International career
- Years: Team / Apps / (Points)
- 2015: Samoa U20 / 5 / (3)
- 2019: New Zealand / 1 / (8)
- 2022: All Blacks XV / 1 / (0)
- Correct as of 13 May 2026

= Josh Ioane =

New Zealand rugby union player (born 1995)

Joshua R. Ioane (born 11 July 1995) is a New Zealand rugby union player who plays for Connacht in the United Rugby Championship. His position of choice is fly-half.

==Early life==
Born in Auckland, Ioane also has family with the Taito's on his Samoan heritage. Ioane moved to Otago for university, after completing high school at King's College. Ioane was a member of his school's first XV from years 11 - 13, also representing New Zealand for touch and rugby league at school level. Ioane was also eligible to represent Samoa in international rugby through heritage, prior to his All Black debut, having previously represented Samoa U20 in 2015.

==Playing career==
Ioane was signed to the Highlanders for the 2018 Super Rugby season, having played well in his first season for Otago.

After the departure of established All Black Lima Sopoaga from the Highlanders, Ioane became a regular starter for the team during the 2019 Super Rugby season, despite the presence of experienced first-five-eighth, Marty Banks. Ioane was one of the highest points-scorers of the season, with 114 points in the competition.

On 2 July 2019, Ioane was named by head coach Steve Hansen as one of four uncapped players in New Zealand's All Blacks squad for the 2019 Rugby Championship, with utility back Damian McKenzie ruled out for the rest of the year due to a torn ACL. Although named to replace All Black vice-captain Beauden Barrett off the bench against Argentina, Ioane was not brought on to the field, with New Zealand scraping by, winning 20–16.

Having not played any tests during the Rugby Championship, Ioane was left uncapped after the outstanding form of Barrett, as well as Richie Mo'unga. When New Zealand named their squad for the 2019 Rugby World Cup, Ioane was controversially axed, with selectors preferring to take only two first-five-eighths, with Ioane's inexperience deemed to be a risk.

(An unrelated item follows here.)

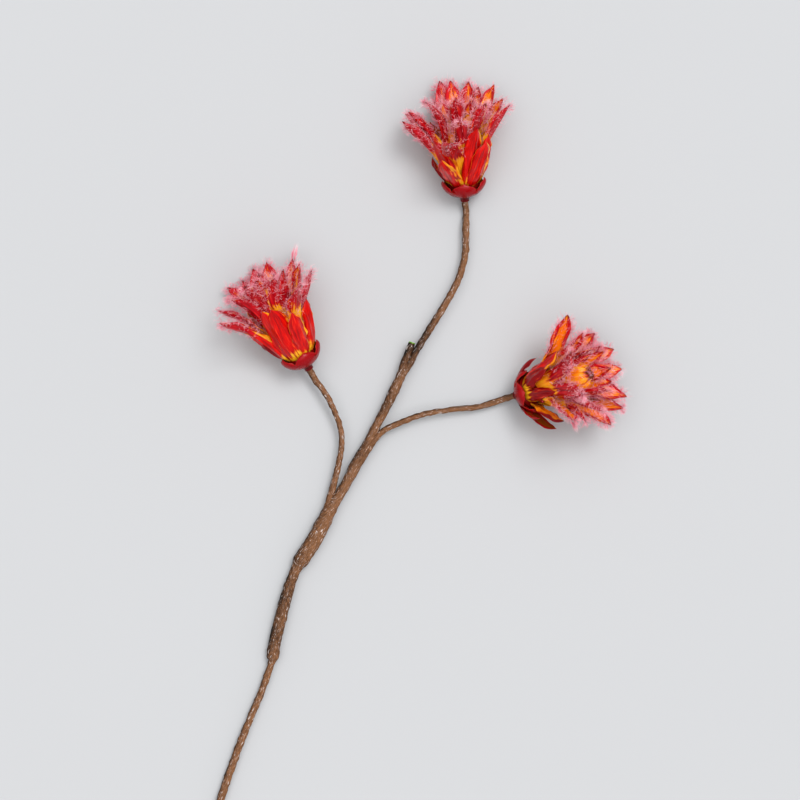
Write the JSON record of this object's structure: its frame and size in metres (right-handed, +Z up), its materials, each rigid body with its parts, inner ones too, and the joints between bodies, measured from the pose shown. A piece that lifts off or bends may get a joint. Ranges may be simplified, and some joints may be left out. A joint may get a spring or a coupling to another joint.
{
  "type": "dried king protea flower spray",
  "caption": "Cut king protea spray lying on its side: a tape-wrapped branching stalk, each branch ending in a bract cup that holds a flaring head of layered red petals.",
  "frame": {"origin": "middle of the spray's box, at the surface it lies on", "axes": "+Y along the spray from its cut end towards its blooms, +Z up from the surface it lies on"},
  "size_m": [0.351, 0.6805, 0.0901],
  "materials": {
    "stem_tape": "matte brown paper tape",
    "calyx": "dark red, satin",
    "petals": "red and orange soft pads with pink hairs"
  },
  "bodies": {
    "root": {"stem": "stem_tape", "top_calyx": "calyx", "left_calyx": "calyx", "right_calyx": "calyx", "top_petals": "petals", "left_petals": "petals", "right_petals": "petals"}
  },
  "joints": []
}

Ioane made his international debut for New Zealand against Tonga on 7 September 2019, having been re-called to prevent injury to Richie Mo'unga. Ioane replaced Beauden Barrett at half-time, scoring 8 points on debut. Ioane's contributions brought New Zealand's points tally to a 92–7 win.

On 31 August 2021, Ioane was signed to the Chiefs for the 2022 Super Rugby Pacific season.

On 10 July 2024, Ioane agrees a move to Ireland to join province Connacht on a one-year contract for the 2024–25 season. It was renewed for a further year for the 2025-26 season.